Social Learning in Multi Agent Multi Armed Bandits
Sankararaman, Abishek, Ganesh, Ayalvadi, Shakkottai, Sanjay
In this paper, we introduce a distributed version of the classical stochastic Multi-Arm Bandit (MAB) problem. Our setting consists of a large number of agents $n$ that collaboratively and simultaneously solve the same instance of $K$ armed MAB to minimize the average cumulative regret over all agents. The agents can communicate and collaborate among each other \emph{only} through a pairwise asynchronous gossip based protocol that exchange a limited number of bits. In our model, agents at each point decide on (i) which arm to play, (ii) whether to, and if so (iii) what and whom to communicate with. Agents in our model are decentralized, namely their actions only depend on their observed history in the past. We develop a novel algorithm in which agents, whenever they choose, communicate only arm-ids and not samples, with another agent chosen uniformly and independently at random.
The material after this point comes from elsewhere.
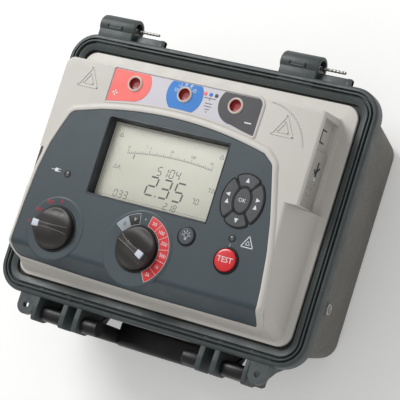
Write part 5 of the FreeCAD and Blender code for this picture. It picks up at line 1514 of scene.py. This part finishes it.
def build_inside():
    """Finishes of the parts under the panel: boards, battery, modules, switches and screws."""
    dark = moulded_black()
    board = finish("Board green", paint(28, 92, 58), 0.38, 0.08, 700, 0.02, mottle=0.15, coat=0.3)
    brass = finish("Brass", paint(200, 164, 92), 0.3, 0.1, 1400, 0.02, metallic=1.0)
    alloy = finish("Alloy", paint(176, 178, 180), 0.4, 0.1, 1600, 0.03, metallic=1.0)
    potting = finish("Potting", paint(34, 36, 52), 0.35, 0.1, 500, 0.04, mottle=0.2)
    wrap = finish("Battery wrap", paint(40, 88, 140), 0.3, 0.08, 500, 0.02, mottle=0.15, coat=0.3)
    iron = finish("Laminated iron", paint(110, 106, 100), 0.5, 0.1, 1200, 0.05, metallic=0.8)
    copper = finish("Winding", paint(176, 96, 48), 0.35, 0.1, 1300, 0.08, metallic=0.7)
    by_slot = {"steel": bright_steel(), "brass": brass, "aluminium": alloy, "board_green": board,
               "potting": potting, "battery_wrap": wrap, "iron": iron, "winding": copper,
               "black_rubber": black_rubber()}
    for name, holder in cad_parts.items():
        held = [m for m in holder.data.materials if m]
        done = any(m.node_tree and "Group" in m.node_tree.nodes for m in held)
        if holder.hide_render or done:
            continue
        repaint(name, next((by_slot[key] for key in by_slot for m in held
                            if m.name.startswith(key)), dark))


# ---------------------------------------------------------------- stage


def build_stage():
    """A plain pale floor, soft studio lights and the camera."""
    scene = bpy.context.scene
    floor_shade = finish("Studio floor", paint(244, 244, 243), 0.75, 0.05, 60, 0.0, mottle=0.005)
    mesh = bpy.data.meshes.new("studio_floor")
    reach = 6.0
    mesh.from_pydata([(-reach, -reach, 0), (reach, -reach, 0), (reach, reach, 0),
                      (-reach, reach, 0)], [], [(0, 1, 2, 3)])
    glow = floor_shade.node_tree.nodes["Principled BSDF"]
    glow.inputs["Emission Color"].default_value = paint(250, 250, 250)
    glow.inputs["Emission Strength"].default_value = 0.22
    mesh.materials.append(floor_shade)
    floor = bpy.data.objects.new("studio_floor", mesh)
    scene.collection.objects.link(floor)

    world = bpy.data.worlds.new("Studio")
    world.use_nodes = True
    world.node_tree.nodes["Background"].inputs["Color"].default_value = paint(243, 243, 242)
    world.node_tree.nodes["Background"].inputs["Strength"].default_value = 0.5
    scene.world = world

    def softbox(name, place, size, power):
        """A soft white rectangular light, in metres and watts, facing the tester."""
        lamp = bpy.data.lights.new(name, "AREA")
        lamp.shape = "RECTANGLE"
        lamp.size, lamp.size_y = size
        lamp.energy = power
        holder = bpy.data.objects.new(name, lamp)
        holder.location = place
        line = Vector((0, 0, 0.1)) - Vector(place)
        holder.rotation_euler = line.to_track_quat("-Z", "Y").to_euler()
        scene.collection.objects.link(holder)

    softbox("key_light", (-1.2, 1.0, 1.6), (1.0, 1.0), 31.0)
    softbox("front_light", (0.5, -1.6, 1.0), (1.4, 0.8), 2.0)
    softbox("side_light", (1.8, 0.5, 0.9), (0.8, 1.2), 0.4)

    view = scene.tester_view
    a, e = view.azimuth, view.elevation
    back = Vector((math.sin(a) * math.cos(e), -math.cos(a) * math.cos(e), math.sin(e)))
    level = Vector((math.cos(a), math.sin(a), 0.0))
    turn = Matrix.Rotation(view.roll, 3, back)
    right = turn @ level
    up = back.cross(right)
    lens = bpy.data.cameras.new("camera")
    lens.lens = view.lens
    lens.sensor_width = 36.0
    lens.clip_end = 50.0
    camera = bpy.data.objects.new("camera", lens)
    basis = Matrix((right, up, back)).transposed().to_4x4()
    basis.translation = Vector(AIM) + back * view.distance
    camera.matrix_world = basis
    scene.collection.objects.link(camera)
    scene.camera = camera
    scene.view_settings.view_transform = "Standard"


# ---------------------------------------------------------------- add-on


class TESTER_OT_case(bpy.types.Operator):
    """Build the case shell with its ribs, ears and knuckles"""

    bl_idname = "tester.case"
    bl_label = "Build case"

    def execute(self, context):
        build_case()
        return {"FINISHED"}


class TESTER_OT_case_fittings(bpy.types.Operator):
    """Build the feet, the pressure valve and the hinge pins"""

    bl_idname = "tester.case_fittings"
    bl_label = "Build case fittings"

    def execute(self, context):
        build_case_fittings()
        return {"FINISHED"}


class TESTER_OT_latches(bpy.types.Operator):
    """Build both latches"""

    bl_idname = "tester.latches"
    bl_label = "Build latches"

    def execute(self, context):
        build_latches()
        return {"FINISHED"}


class TESTER_OT_handle(bpy.types.Operator):
    """Build the carry handle"""

    bl_idname = "tester.handle"
    bl_label = "Build handle"

    def execute(self, context):
        build_handle()
        return {"FINISHED"}


class TESTER_OT_panel(bpy.types.Operator):
    """Build the light instrument panel"""

    bl_idname = "tester.panel"
    bl_label = "Build panel"

    def execute(self, context):
        build_panel()
        return {"FINISHED"}


class TESTER_OT_fascia(bpy.types.Operator):
    """Build the dark fascia and its raised band"""

    bl_idname = "tester.fascia"
    bl_label = "Build fascia"

    def execute(self, context):
        build_fascia()
        return {"FINISHED"}


class TESTER_OT_display(bpy.types.Operator):
    """Build the display and its window"""

    bl_idname = "tester.display"
    bl_label = "Build display"

    def execute(self, context):
        build_display()
        return {"FINISHED"}


class TESTER_OT_terminals(bpy.types.Operator):
    """Build the terminal strip, its labels and its collars"""

    bl_idname = "tester.terminals"
    bl_label = "Build terminals"

    def execute(self, context):
        build_terminals()
        return {"FINISHED"}


class TESTER_OT_knobs(bpy.types.Operator):
    """Build both rotary knobs"""

    bl_idname = "tester.knobs"
    bl_label = "Build knobs"

    def execute(self, context):
        build_knobs()
        return {"FINISHED"}


class TESTER_OT_dials(bpy.types.Operator):
    """Build the printed scales and marks"""

    bl_idname = "tester.dials"
    bl_label = "Build dials"

    def execute(self, context):
        build_dials()
        return {"FINISHED"}


class TESTER_OT_keys(bpy.types.Operator):
    """Build the key pad"""

    bl_idname = "tester.keys"
    bl_label = "Build keys"

    def execute(self, context):
        build_keys()
        return {"FINISHED"}


class TESTER_OT_buttons(bpy.types.Operator):
    """Build the push buttons and lamps"""

    bl_idname = "tester.buttons"
    bl_label = "Build buttons"

    def execute(self, context):
        build_buttons()
        return {"FINISHED"}


class TESTER_OT_side(bpy.types.Operator):
    """Build the slider and finish the sockets"""

    bl_idname = "tester.side"
    bl_label = "Build side channel"

    def execute(self, context):
        build_side()
        return {"FINISHED"}


class TESTER_OT_inside(bpy.types.Operator):
    """Finish the parts under the panel"""

    bl_idname = "tester.inside"
    bl_label = "Finish inside"

    def execute(self, context):
        build_inside()
        return {"FINISHED"}


class TESTER_OT_stage(bpy.types.Operator):
    """Build the floor, the lights and the camera"""

    bl_idname = "tester.stage"
    bl_label = "Build stage"

    def execute(self, context):
        build_stage()
        return {"FINISHED"}


OPERATORS = [
    TESTER_OT_case, TESTER_OT_case_fittings, TESTER_OT_latches, TESTER_OT_handle,
    TESTER_OT_panel, TESTER_OT_fascia, TESTER_OT_display, TESTER_OT_terminals, TESTER_OT_knobs,
    TESTER_OT_dials, TESTER_OT_keys, TESTER_OT_buttons, TESTER_OT_side, TESTER_OT_inside,
    TESTER_OT_stage,
]


class TESTER_PT_panel(bpy.types.Panel):
    """Lists the building steps and their settings."""

    bl_label = "Insulation tester"
    bl_idname = "TESTER_PT_panel"
    bl_space_type = "VIEW_3D"
    bl_region_type = "UI"
    bl_category = "Tester"

    def draw(self, context):
        for item in OPERATORS:
            self.layout.operator(item.bl_idname)
        for group in (context.scene.tester_sizes, context.scene.tester_colours,
                      context.scene.tester_view):
            for name in group.bl_rna.properties.keys():
                if name not in ("rna_type", "name"):
                    self.layout.prop(group, name)


CLASSES = [TesterSizes, TesterColours, TesterView, *OPERATORS, TESTER_PT_panel]


def register():
    """Adds the classes and hangs the settings on the scene."""
    for item in CLASSES:
        bpy.utils.register_class(item)
    bpy.types.Scene.tester_sizes = PointerProperty(type=TesterSizes)
    bpy.types.Scene.tester_colours = PointerProperty(type=TesterColours)
    bpy.types.Scene.tester_view = PointerProperty(type=TesterView)


def unregister():
    """Takes the settings and classes away again."""
    del bpy.types.Scene.tester_view
    del bpy.types.Scene.tester_colours
    del bpy.types.Scene.tester_sizes
    for item in reversed(CLASSES):
        bpy.utils.unregister_class(item)


def main():
    """Builds everything in order."""
    register()
    for item in OPERATORS:
        getattr(bpy.ops.tester, item.bl_idname.split(".")[1])()


if __name__ == "__main__":
    main()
The per-agent regret scaling achieved by our algorithm is $O \left( \frac{\lceil\frac{K}{n}\rceil+\log(n)}{\Delta} \log(T) + \frac{\log^3(n) \log \log(n)}{\Delta^2} \right)$. Furthermore, any agent in our algorithm communicates only a total of $\Theta(\log(T))$ times over a time interval of $T$. We compare our results to two benchmarks - one where there is no communication among agents and one corresponding to complete interaction. We show both theoretically and empirically, that our algorithm experiences a significant reduction both in per-agent regret when compared to the case when agents do not collaborate and in communication complexity when compared to the full interaction setting which requires $T$ communication attempts by an agent over $T$ arm pulls.